12. The New York Marathon. I’ve already written about this so I won’t wax poetic, but let’s say it crossed my mind to retire again, and that I felt the urge to walk tugging on my shoulders like Matthew when he wants to go to the arcade, but I resisted temptation and, despite turning green, summoned my strength. New York is New York, nothing I need to say to convince you to run the New York Marathon—you see everything, the crowds are divine. I was a guest of New Balance and probably wore $500 worth of gear and my weather was gorgeous, and still the race was still super, super hard. I’m proud of myself for this one: 3:14:19. My fastest marathon of the year and, while I didn’t score a personal best, I saw my cousin’s kid on the course, my uncle—people I love applauding me for doing what I love to do.

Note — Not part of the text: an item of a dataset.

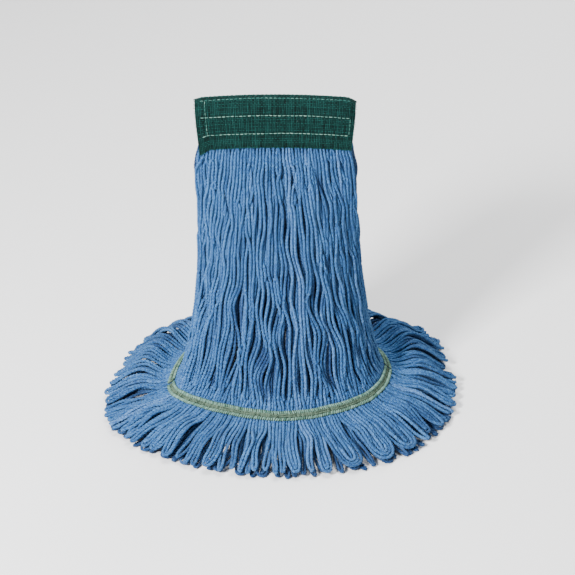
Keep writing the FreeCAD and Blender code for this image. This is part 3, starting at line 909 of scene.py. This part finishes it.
def weft_parts(rng, across, down):
    """Threads that run along the headband, over and under the ribs."""
    parts = []
    for k, place in enumerate(down):
        reach = ACROSS_END + rng.uniform(-0.0006, 0.0012)
        steps = np.linspace(-reach, reach, 2 * len(across) + 1)
        drift = place + WEFT_DRIFT * wander(rng, steps - steps[0], 0.02)
        phase = pi * (steps - across[0]) / (across[1] - across[0]) + pi * k
        lift = THREAD_LIFT - WEFT_WAVE * np.cos(phase)
        parts.append(laid_thread(rng, over_fold, steps, drift, lift, WEFT_WIDE, WEFT_TALL, 5))
    return parts


def add_headband(rng):
    ribs = round(2 * ACROSS_END / RIB_PITCH)
    wefts = round(2 * SIDE_END / WEFT_PITCH)
    across = (np.arange(ribs) + 0.5) / ribs * 2 * ACROSS_END - ACROSS_END
    down = (np.arange(wefts) + 0.5) / wefts * 2 * SIDE_END - SIDE_END
    us = np.linspace(CLOTH_INSET - ACROSS_END, ACROSS_END - CLOTH_INSET, CLOTH_STEPS)
    vs = np.linspace(CLOTH_INSET - SIDE_END, SIDE_END - CLOTH_INSET, CLOTH_STEPS)
    mesh = cloth_layer(over_fold, us, vs, CLOTH_OUTER, CLOTH_INNER)
    # a near-black sheet under the threads: painted shade in the mesh's holes
    cloth = add_mesh("headband_cloth", [mesh], MESH_HOLE_SHADE_CLOTH)
    rib_piece = add_mesh("headband_ribs", rib_parts(rng, across, down), GREEN_RIB)
    weft_piece = add_mesh("headband_wefts", weft_parts(rng, across, down), GREEN_WEFT)
    lining_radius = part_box("headband_lining")[1][1]
    lining_end = QUARTER + LINING_DROP
    inset = lining_radius - FOLD_RADIUS
    us = np.linspace(LINING_INSET - ACROSS_END, ACROSS_END - LINING_INSET, CLOTH_STEPS)
    vs = np.linspace(-lining_end, lining_end, 90)
    mesh = cloth_layer(over_fold, us, vs, inset + LINING_OUTER, inset + LINING_INNER)
    lining = add_mesh("headband_inner_cloth", [mesh], LINING_CLOTH)
    threads = [rib_piece, weft_piece]
    for piece in (cloth, *threads, lining):
        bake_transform(piece)
    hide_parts("headband_mesh")
    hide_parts("headband_lining")


def add_yarn_over_fold(rng):
    """The runs' middles, from the front half over the fold to the back half."""
    routes = []
    start = np.full(1, RUN_START)
    top = guide.point(np.zeros(1), start)[0]
    for column in range(RUNS // BODY_LAYERS):
        for layer in range(BODY_LAYERS):
            place = guide.point(np.full(1, top_turn(column, layer)), start)[0]
            aside, above = place[0] - FOLD_MIDDLE, place[2] - AXIS_HEIGHT
            ring = top[1] - PRESSED_RADIUS - HEADBAND_PITCH * layer
            straight = CROWN_RADIUS - FOLD_RADIUS - math.hypot(aside, above)
            end = QUARTER + max(straight, 0.0) - 0.0004
            down = np.linspace(-end, end, 25)
            across = math.atan2(aside, above) * CROWN_RADIUS
            across = across + 0.0004 * wander(rng, down - down[0], 0.015)
            routes.append(over_fold(across, down, ring - FOLD_RADIUS))
    radii = [np.full(len(route), PRESSED_RADIUS) for route in routes]
    tones = np.clip(rng.normal(0.5, 0.22, len(routes)), 0, 1)
    # painted shade at half strength on all the yarn over the fold
    painted_shade = [np.full(len(route), 0.5) for route in routes]
    piece = add_mesh("yarn_over_fold", ropes(rng, routes, radii, tones, painted_shade), YARN)
    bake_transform(piece)
    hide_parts("yarn_fold")


add_yarn_over_fold(np.random.default_rng(31))
add_headband(np.random.default_rng(32))

# --- Stitching on the headband ---

STITCH_PITCH = 0.0043
STITCH_SIZE, STITCH_PROUD = 0.00062, 0.00024
STITCH_SINK = 0.0009  # how much lower a stitch's ends lie than its middle
STITCH_GAP = 0.16  # share of a stitch's pitch
ROW_END = 0.0754  # from the headband's middle to a row's last stitch
UPPER_ROW, MIDDLE_ROW = (FOLD_RADIUS * math.radians(turn) for turn in (15.0, 79.0))
LOWER_ROW = QUARTER + 0.0160
ROWS = (  # name, distance from the fold's top line, and tones
    ("upper", UPPER_ROW, (0.0, 0.3)),
    ("middle", MIDDLE_ROW, (0.1, 0.9)),
    ("lower", LOWER_ROW, (0.1, 0.9)),
)
END_SEAMS = (("left", -0.0700, UPPER_ROW), ("right", 0.0758, MIDDLE_ROW))  # name, place, first row


def stitch(rng, surface, start, end, size=STITCH_SIZE, proud=STITCH_PROUD, tones=(0.1, 0.9)):
    """One stitch between two places on a surface, with both ends going in."""
    share = np.linspace(0.0, 1.0, 9)
    u, v = (start[k] + (end[k] - start[k]) * share for k in (0, 1))
    lift = proud - STITCH_SINK * np.abs(2 * share - 1) ** 3
    wide = size * (1 - 0.25 * np.abs(2 * share - 1) ** 2) * rng.uniform(0.85, 1.12)
    return laid_thread(rng, surface, u, v, lift, wide, wide * 0.95, tones=tones)


def add_seam(rng, half, name, node, places, tones):
    """Stitches from each place to the next, with small gaps between, in place of a CAD node."""
    parts = []
    for start, end in zip(places[:-1], places[1:], strict=True):
        near, far = (start + (end - start) * share for share in (STITCH_GAP / 2, 1 - STITCH_GAP / 2))
        parts.append(stitch(rng, over_fold, near, far, tones=tones))
    piece = add_mesh(f"{half}_{name}", parts, PALE_THREAD)
    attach(piece, f"{half}_half")
    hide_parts(f"{half}_{node}")


def add_stitching(half, side, rng):
    across = np.linspace(-ROW_END, ROW_END, round(2 * ROW_END / STITCH_PITCH) + 1)
    for name, row, tones in ROWS:
        drift = 0.0004 * wander(rng, across - across[0], 0.03)
        drift = drift + rng.uniform(-0.00022, 0.00022, len(across))
        places = np.stack([across, side * (row + drift)], axis=-1)
        add_seam(rng, half, f"{name}_row", f"{name}_stitching", places, tones)
    for name, place, first in END_SEAMS:
        count = round((LOWER_ROW - first) / STITCH_PITCH)
        down = np.linspace(first + 0.0008, LOWER_ROW - 0.0006, count + 1)
        places = np.stack([place + rng.uniform(-0.0003, 0.0003, count + 1), side * down], axis=-1)
        add_seam(rng, half, f"{name}_end_seam", f"{name}_seam", places, (0.0, 0.4))


add_stitching("front", FRONT, np.random.default_rng(41))
add_stitching("back", BACK, np.random.default_rng(42))

# --- Tail bands: a tape round each half, stitched through to a tape behind the yarn ---

TAPE_END = 0.985  # turn at which a tape stops
TAPE_STEPS = (240, 12)
TAPE_THICKNESS = 0.0006
TAPE_PROUD, BACKING_PROUD = 0.0003, -0.0082  # how far a tape's inner face stands out of the outer face
CREASE, CREASE_WIDTH = 0.0008, 0.0055
LANES, LANE_INSET, LANE_WIDE, LANE_TALL = 6, 0.0022, 0.0012, 0.0005
PICK_PITCH, PICK_INSET, PICK_WIDE, PICK_TALL = 0.0019, 0.0012, 0.0014, 0.0006
WEAVE_LIFT, WEAVE_WAVE = 0.0007, 0.00016
EDGE_PITCH, EDGE_SIZE, EDGE_PROUD = 0.0018, 0.0017, 0.00115
EDGE_OVERHANG, EDGE_LENGTH = 0.0001, (0.0026, 0.0034)


def tape_surface(side, proud, creases=()):
    lean = LEAN if side == FRONT else -LEAN

    def surface(u, v, lift):
        """Points of a tape: u is the turn, v the reach, lift from the tape's inner face."""
        u, v, lift = np.broadcast_arrays(u, v, lift)
        folds = sum((np.exp(-(((u - at) / CREASE_WIDTH) ** 2)) for at in creases), np.zeros(u.shape))
        waves = 0.0005 * np.sin(11 * u + 1) + 0.0002 * np.sin(31 * u + 2)
        here, outward, _ = guide.frame(u, v + waves, lean)
        spot = here + outward * (lift + proud - CREASE * folds)[..., None]
        spot[..., 1] *= side
        return spot

    return surface


def weave_parts(rng, surface, length):
    """A tape's threads: picks across it and lanes along it, over and under each other."""
    upper, lower = guide.tape
    parts = []
    count = round(length / PICK_PITCH)
    lanes = np.linspace(upper + LANE_INSET, lower - LANE_INSET, LANES)
    reach = np.linspace(upper + PICK_INSET, lower - PICK_INSET, 13)
    for k, pick in enumerate(np.linspace(-TAPE_END, TAPE_END, count)):
        turn = np.full(13, pick) + rng.uniform(-0.0006, 0.0006)
        lift = WEAVE_LIFT + WEAVE_WAVE * np.cos(pi * (reach - lanes[0]) / (lanes[1] - lanes[0]) + pi * k)
        parts.append(laid_thread(rng, surface, turn, reach, lift, PICK_WIDE, PICK_TALL, 5))
    turn = np.linspace(-TAPE_END, TAPE_END, 2 * count - 1)
    for k, lane in enumerate(lanes):
        lift = WEAVE_LIFT - WEAVE_WAVE * np.cos(pi * (np.arange(len(turn)) / 2 + k))
        reach = np.full(len(turn), lane)
        parts.append(laid_thread(rng, surface, turn, reach, lift, LANE_WIDE, LANE_TALL, 5))
    return parts


def edge_parts(rng, surface, length, edge, inward):
    """Looped stitches along one edge of a tape. inward is 1 at its upper edge, -1 at its lower."""
    parts = []
    count = round(length / EDGE_PITCH)
    for k in range(count):
        turn = -TAPE_END + (k + 0.5) * 2 * TAPE_END / count
        start = np.array((turn, edge - inward * EDGE_OVERHANG))
        end = np.array((turn + rng.uniform(0.004, 0.012), edge + inward * rng.uniform(*EDGE_LENGTH)))
        parts.append(stitch(rng, surface, start, end, EDGE_SIZE, EDGE_PROUD, (0.2, 0.8)))
    return parts


def add_tail_band(half, side, rng, creases):
    upper, lower = guide.tape
    surface = tape_surface(side, TAPE_PROUD, creases)
    behind = tape_surface(side, BACKING_PROUD)
    turns = np.linspace(-TAPE_END, TAPE_END, TAPE_STEPS[0])
    reaches = np.linspace(upper, lower, TAPE_STEPS[1])
    length = lengths_along(surface(turns, upper, 0.0))[-1]
    mesh = cloth_layer(surface, turns, reaches, TAPE_THICKNESS, 0.0)
    tape = add_mesh(f"{half}_tail_tape", [mesh], TAPE_CLOTH)
    weave = add_mesh(f"{half}_tail_tape_weave", weave_parts(rng, surface, length), TAPE_THREAD)
    edges = []
    for name, edge, inward in (("upper", upper, 1), ("lower", lower, -1)):
        parts = edge_parts(rng, surface, length, edge, inward)
        edges.append(add_mesh(f"{half}_tail_{name}_edge", parts, EDGE_THREAD))
        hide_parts(f"{half}_tail_{name}_thread")
    mesh = cloth_layer(behind, turns, reaches, TAPE_THICKNESS, 0.0)
    backing = add_mesh(f"{half}_tail_backing_tape", [mesh], TAPE_CLOTH)
    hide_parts(f"{half}_tail_band")
    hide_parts(f"{half}_tail_band_backing")
    for piece in (tape, weave, *edges, backing):
        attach(piece, f"{half}_half")


add_tail_band("front", FRONT, np.random.default_rng(51), (-0.52, 0.0, 0.07, 0.38))
add_tail_band("back", BACK, np.random.default_rng(52), (-0.3, 0.24))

When I look back on my Year in Racing, I look back on my Year of Life. Whether it was by myself, with my friends, with my team or with my family, the races, even when I bonked, when I walked, when I quit, were still something I feel grateful for having the opportunity to do. All of these races tested me and gave me a chance of achieving something, made me smile, made me hurt, and sometimes, the strangest thing happened: I surprised myself.
The runner’s high is real. You just have to run to achieve it.